Interview

Stéphane Bourgoin : « Dumollard et Vacher ont été les premiers tueurs en série français »

le 29/01/2021 par Stéphane Bourgoin
le 18/03/2019 par Stéphane Bourgoin - modifié le 29/01/2021
L'assassin Joseph Vacher en train d'accomplir l'un des ses nombreux forfaits, extrait du livre « Le Tueur de bergers » circa 1900 - source : Gallica-BnF
L'assassin Joseph Vacher en train d'accomplir l'un des ses nombreux forfaits, extrait du livre « Le Tueur de bergers » circa 1900 - source : Gallica-BnF

Auteur prolifique, Stéphane Bourgoin est un spécialiste mondialement reconnu des serial killers. Comment le phénomène des tueurs en série a -t-il fait son apparition en France ? À quelle époque et par le biais de quelles affaires ?

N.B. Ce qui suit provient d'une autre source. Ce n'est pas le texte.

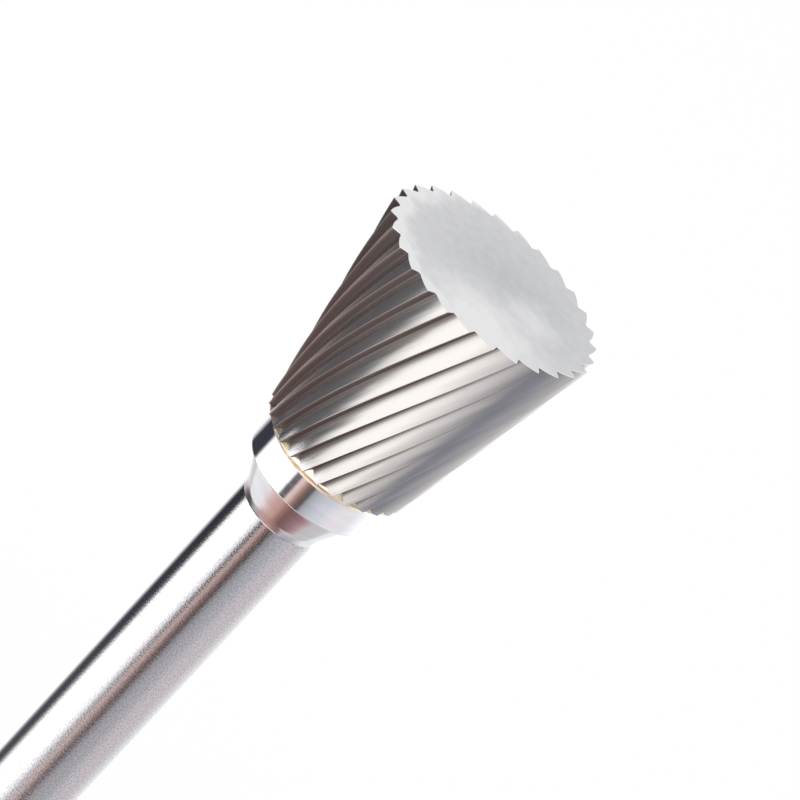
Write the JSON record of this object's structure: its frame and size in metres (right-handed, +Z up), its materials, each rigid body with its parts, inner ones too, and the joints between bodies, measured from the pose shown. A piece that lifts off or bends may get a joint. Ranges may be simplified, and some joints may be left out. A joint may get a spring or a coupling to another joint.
{
  "type": "carbide burr",
  "caption": "Inverted-cone rotary burr for a die grinder: a helically toothed carbide head with a flat end face, brazed on a turned and ground steel shank.",
  "frame": {"origin": "centre of the shank's end face, on the burr's axis, where the standing burr meets the surface", "axes": "+Z up the burr's axis, from the shank's end towards the head's end face; +X through one tooth tip at the end face"},
  "size_m": [0.016, 0.016, 0.061],
  "materials": {
    "ground_carbide": "fine ground, satin",
    "brazing_alloy": "as brazed, bright",
    "ground_steel": "ground shank, bright turned collar and neck"
  },
  "bodies": {
    "root": {"carbide_head": "ground_carbide", "braze_joint": "brazing_alloy", "steel_shank": "ground_steel"}
  },
  "joints": []
}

Stéphane Bourgoin est l'auteur de 47 livres traitant des tueurs en série. On lui doit entre autres les sommes « Serial Killers, enquête sur les tueurs en série », « Le livre rouge de Jack l’Éventreur » ou « 100 ans de serial killers ».

Ses ouvrages les plus récents sont « Moi, Serial Killer. Douze confessions terrifiantes de tueurs en série » paru en 2017 aux éditions Grasset, et « L’Homme qui rêvait de devenir Dexter » paru en 2018 aux éditions Ring.

Propos recueillis par Arnaud Pagès

Bonjour M. Bourgoin. Selon vous, qui sont les véritables premiers « tueurs en série » français ?

Stéphane Bourgoin : Au XIXe siècle, deux affaires vont particulièrement défrayer la chronique. Celle de Martin Dumollard, un tueur fétichiste qui sera guillotiné en 1861 devant sa propre maison. Et celle de Joseph Vacher, le premier routard du crime. Avant eux, il y avait eu Gilles de Rais au XVe siècle puis, dans les années 1570, le « Loup-garou de Dôle », un tueur qui finira brûlé vif sur le bûcher pour des crimes de cannibalisme.

Mais Dumollard et Vacher, dont le parcours criminel est documenté avec précision, sont les premiers tueurs en série français à être identifiés comme tels.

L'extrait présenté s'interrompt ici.